The hamburger/kotleti story tells me two things. One, people are always going to use the familiar as a reference point for understanding the new. This is just how knowledge is constructed. As much as you might broaden your mind by travel, it’s much, much harder to shift your perspective. So I think Cleese is substantively wrong in this sense: most people who think their way of life is “best” will continue to believe that, even if they travel - even if they live abroad for years - because their way of life is always going to be their default - always going to be the reference point from which they understand other ways of life.
Two, you don’t actually have to travel to broaden your perspective. You can be a cosmopolitan from the comfort of your own home! Travel helps, but just as I could probably have met a communist Cuba stan in a bar in Hell’s Kitchen, Georgians can try a real-deal American hamburger meal at the local Wendy’s. You can meet people from other cultures playing Fortnite or Among Us. Globalization is at the point where I think most people have to make a deliberate effort if they want to exclude other viewpoints and foreign cultural influences from their lives.

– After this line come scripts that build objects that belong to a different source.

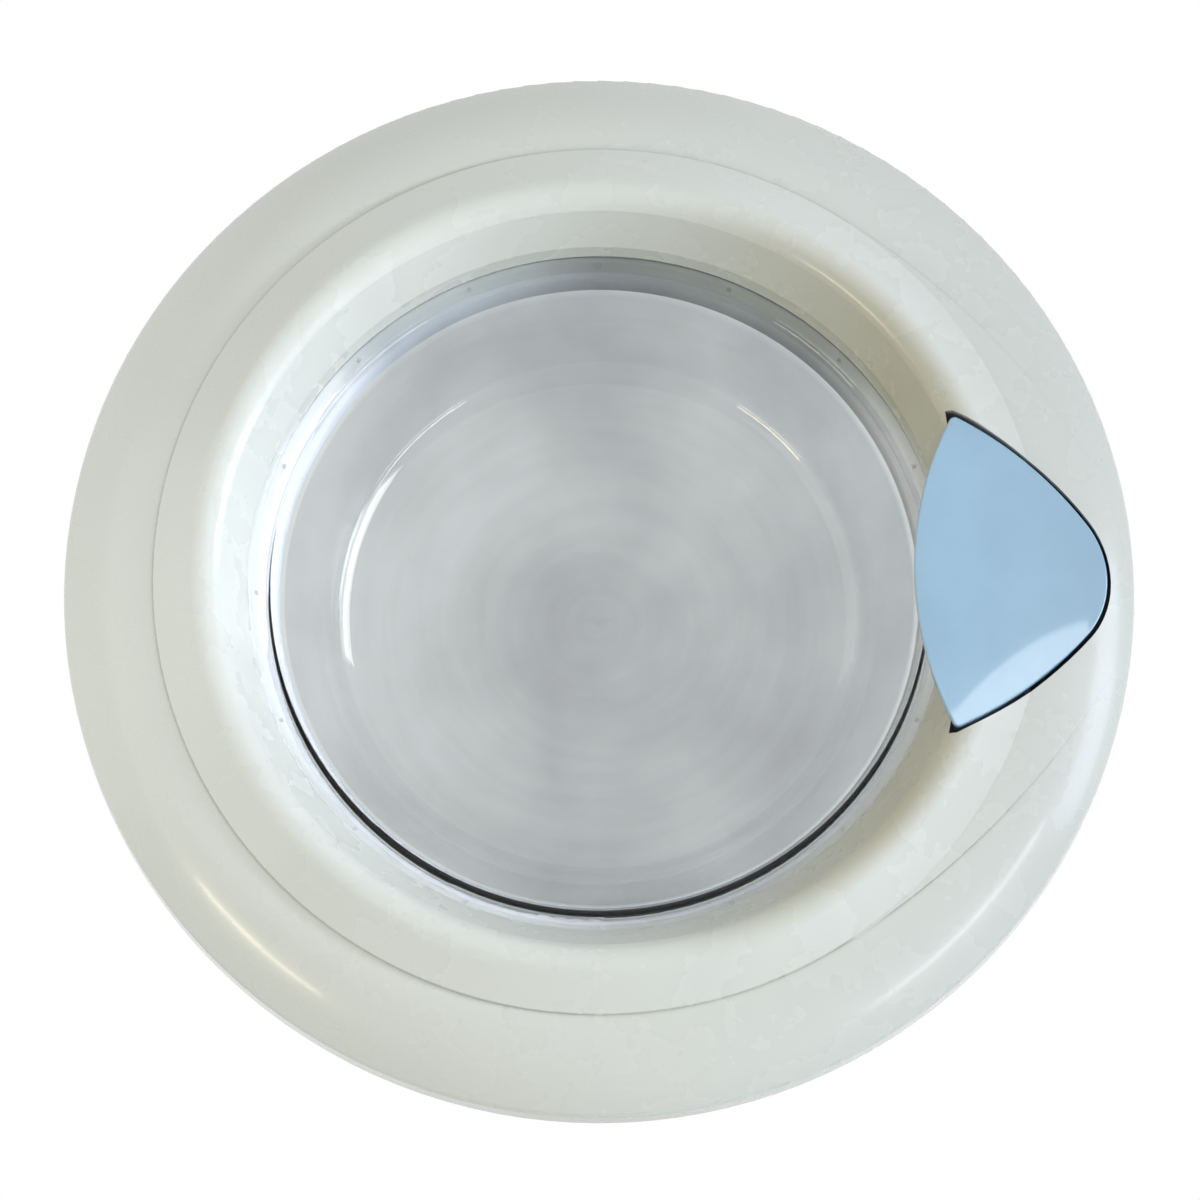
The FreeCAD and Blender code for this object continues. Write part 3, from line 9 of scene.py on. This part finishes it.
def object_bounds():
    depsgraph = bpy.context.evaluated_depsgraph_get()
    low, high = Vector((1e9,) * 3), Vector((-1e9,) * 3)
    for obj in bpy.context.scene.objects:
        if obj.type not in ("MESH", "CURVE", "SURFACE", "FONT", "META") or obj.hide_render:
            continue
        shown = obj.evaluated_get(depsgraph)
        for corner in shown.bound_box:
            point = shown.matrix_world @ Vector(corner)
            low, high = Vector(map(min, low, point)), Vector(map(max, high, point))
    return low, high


MM = 0.001

# The photograph looks up at the door from a little below it
PHOTO_WIDTH = 1200
MM_PER_PIXEL = 0.4297
CAMERA_BELOW = math.radians(14.3)
CAMERA_DISTANCE = 3.2
CAMERA_AIM = Vector((0.0004, 0, -0.0042))      # from the door's middle
CAMERA_RANGE = 0.01, 50
SENSOR = 36.0

FLOOR_HEIGHT = -1.05
FLOOR_SIZE = 9

RIM_PLANE = -0.024        # where the rim's edge lies, in depth

# Radii on the face of the door
STEP_FOOT = 191 * MM, 192 * MM
FUNNEL_EDGE = 165 * MM, 176 * MM
BOWL_NECK = 138 * MM, 140 * MM
SEAL_GAP_SHADE = 138 * MM, 143 * MM

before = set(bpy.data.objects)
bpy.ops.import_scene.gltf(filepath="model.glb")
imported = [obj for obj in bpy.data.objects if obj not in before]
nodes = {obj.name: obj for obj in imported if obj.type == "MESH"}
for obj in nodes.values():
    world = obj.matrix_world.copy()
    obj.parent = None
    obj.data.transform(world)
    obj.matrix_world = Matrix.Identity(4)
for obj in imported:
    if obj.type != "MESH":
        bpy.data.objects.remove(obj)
cad_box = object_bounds()

low, high = (Vector(corner) for corner in cad_box)
DOOR = Vector(((low.x + high.x) / 2, RIM_PLANE, (low.z + high.z) / 2))


def linear(colour):
    """An sRGB hex value as linear colour."""
    parts = [int(colour[at:at + 2], 16) / 255 for at in (0, 2, 4)]
    return [part / 12.92 if part <= 0.04045 else ((part + 0.055) / 1.055) ** 2.4
            for part in parts] + [1.0]


def per_mm(size):
    """A texture scale whose pattern repeats about every so many millimetres."""
    return 1 / (size * MM)


def feed(tree, node, inputs):
    """Gives a node's inputs their values, or links them to a node or to one of its outputs."""
    for name, value in inputs.items():
        if isinstance(value, bpy.types.Node):
            value = value.outputs[0]
        if isinstance(value, bpy.types.NodeSocket):
            tree.links.new(value, node.inputs[name])
        else:
            node.inputs[name].default_value = value


def add(tree, kind, inputs=None, stops=(), **settings):
    """Adds a shader node with its settings, its inputs and, on a ramp, its colours."""
    made = tree.nodes.new("ShaderNode" + kind)
    for name, value in settings.items():
        setattr(made, name, value)
    for extra in stops[2:]:
        made.color_ramp.elements.new(extra[0])
    for at, (place, colour) in enumerate(stops):
        made.color_ramp.elements[at].position = place
        made.color_ramp.elements[at].color = linear(colour)
    feed(tree, made, inputs or {})
    return made


def material(name, **shader):
    """An empty material with one surface shader. Words stand for the shader's sockets."""
    made = bpy.data.materials.new(name)
    made.use_nodes = True
    tree = made.node_tree
    tree.nodes.clear()
    values = {socket.replace("_", " "): value for socket, value in shader.items()}
    surface = add(tree, "BsdfPrincipled", values)
    add(tree, "OutputMaterial", {"Surface": surface})
    return made, tree, surface


def blotches(tree, size, detail=3.0, roughness=0.5, stretch=None):
    """A soft pattern on the piece, its blotches about so many millimetres across."""
    where = add(tree, "TexCoord").outputs["Object"]
    if stretch:
        where = add(tree, "Mapping", {"Vector": where, "Scale": stretch})
    return add(tree, "TexNoise", {
        "Vector": where, "Scale": per_mm(size), "Detail": detail, "Roughness": roughness,
    })


def on_face(tree, piece):
    """Where a point lies on the face of the door, seen from the middle of the piece's box:
    the flat vector, its length, and how far that is to the right and up."""
    middle = sum((Vector(corner) for corner in piece.bound_box), Vector()) / 8
    where = add(tree, "TexCoord").outputs["Object"]
    out = add(tree, "VectorMath", {0: where, 1: middle}, operation="SUBTRACT")
    flat = add(tree, "VectorMath", {0: out, 1: (1, 0, 1)}, operation="MULTIPLY")
    radius = add(tree, "VectorMath", {0: flat}, operation="LENGTH").outputs["Value"]
    parts = add(tree, "SeparateXYZ", {"Vector": flat}).outputs
    return flat, radius, parts["X"], parts["Z"]


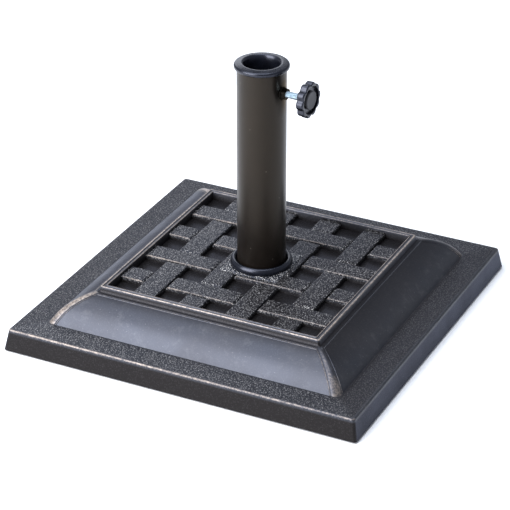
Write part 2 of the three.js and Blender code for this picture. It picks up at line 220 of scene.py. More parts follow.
def powderCoatedSteel():
    # Steel with a baked dark brown powder coat: an even semi-gloss film with faint orange peel.
    material, tree = newMaterial("powderCoatedSteel")
    place = addNode(tree, "TexCoord").outputs["Object"]
    peel = addNode(tree, "TexNoise", {"Vector": place, "Scale": perMetre(2.6), "Detail": 1.0})
    cloud = addNode(tree, "TexNoise", {"Vector": place, "Scale": perMetre(40), "Detail": 3.0})
    dust = addNode(tree, "TexVoronoi", {"Vector": place, "Scale": perMetre(14)})
    dots = addNode(tree, "MapRange", {
        "Value": dust, "From Min": 0.05, "From Max": 0.03, "To Max": 0.3})
    patch = addNode(tree, "MapRange", {"Value": cloud, "From Min": 0.35, "From Max": 0.65})
    film = addNode(tree, "Mix", {
        "Factor": patch, 6: linear("0f0c0a"), 7: linear("14100d")}, data_type="RGBA")
    colour = addNode(tree, "Mix", {"Factor": dots, 6: film, 7: linear("8d877c")}, data_type="RGBA")
    # painted shade: black on the nut and weld and on the tube round them, with a darker, metallic reflection
    nutShade = addNode(tree, "Attribute", attribute_name="nutShade").outputs["Fac"]
    colour = addNode(tree, "Mix", {
        "Factor": nutShade, 6: colour, 7: linear("0a0a09")}, data_type="RGBA")
    darkenedReflection = addNode(tree, "Math", {0: nutShade, 1: 0.85}, operation="MULTIPLY")
    rough = addNode(tree, "MapRange", {
        "Value": cloud, "From Min": 0.3, "From Max": 0.7, "To Min": 0.28, "To Max": 0.36})
    bump = addNode(tree, "Bump", {"Height": peel, "Strength": 1.0, "Distance": 0.02 * mm})
    shader = addNode(tree, "BsdfPrincipled", {
        "Base Color": colour, "Metallic": darkenedReflection, "Roughness": rough, "IOR": 1.52, "Specular IOR Level": 0.25,
        "Specular Tint": linear("fff0de"), "Normal": bump})
    addNode(tree, "OutputMaterial", {"Surface": shader})
    return material


def mouldedPlastic(name, dark, light, roughness, grainSize, grainDepth):
    # Injection-moulded polypropylene: a satin skin with fine spark-eroded texture and slight flow patches.
    material, tree = newMaterial(name)
    place = addNode(tree, "TexCoord").outputs["Object"]
    flow = addNode(tree, "TexNoise", {"Vector": place, "Scale": perMetre(12), "Detail": 3.0})
    grit = addNode(tree, "TexNoise", {"Vector": place, "Scale": perMetre(grainSize), "Detail": 2.0})
    patch = addNode(tree, "MapRange", {"Value": flow, "From Min": 0.3, "From Max": 0.7})
    colour = addNode(tree, "Mix", {
        "Factor": patch, 6: linear(dark), 7: linear(light)}, data_type="RGBA")
    rough = addNode(tree, "MapRange", {
        "Value": patch, "To Min": roughness - 0.04, "To Max": roughness + 0.05})
    bump = addNode(tree, "Bump", {"Height": grit, "Strength": 1.0, "Distance": grainDepth * mm})
    # painted reflection: the bluish specular tint stands in for a blue sky
    shader = addNode(tree, "BsdfPrincipled", {
        "Base Color": colour, "Roughness": rough, "IOR": 1.57,
        "Specular Tint": linear("ccd0e2"), "Normal": bump})
    addNode(tree, "OutputMaterial", {"Surface": shader})
    return material


def zincPlatedSteel():
    # Blue-passivated zinc on steel: bright cold metal with a faint crystal mottle.
    material, tree = newMaterial("zincPlatedSteel")
    place = addNode(tree, "TexCoord").outputs["Object"]
    mottle = addNode(tree, "TexNoise", {"Vector": place, "Scale": perMetre(2.2), "Detail": 3.0})
    patch = addNode(tree, "MapRange", {"Value": mottle, "From Min": 0.3, "From Max": 0.7})
    colour = addNode(tree, "Mix", {
        "Factor": patch, 6: linear("a9bcc8"), 7: linear("c9dae3")}, data_type="RGBA")
    rough = addNode(tree, "MapRange", {"Value": patch, "To Min": 0.36, "To Max": 0.48})
    bump = addNode(tree, "Bump", {"Height": mottle, "Strength": 1.0, "Distance": 0.02 * mm})
    shader = addNode(tree, "BsdfPrincipled", {
        "Base Color": colour, "Roughness": rough, "Metallic": 1.0, "Normal": bump})
    addNode(tree, "OutputMaterial", {"Surface": shader})
    return material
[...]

Ultimately, I wish travel could make someone less nationalistic, less prejudiced, and less bigoted. These are all problems that need solving. Unfortunately, I think this discounts both the extent to which people’s personalities are consistent throughout life and the importance of a person’s frame of reference in determining how they interpret new experiences.
Travel is great, don’t get me wrong - and it absolutely can broaden the mind. But I think the idea that it will relieve people of their prejudices, or make them reevaluate their own way of life, is asking too much.
Or, as the saying goes: you can lead a horse to pear soda, but you can’t make it drink.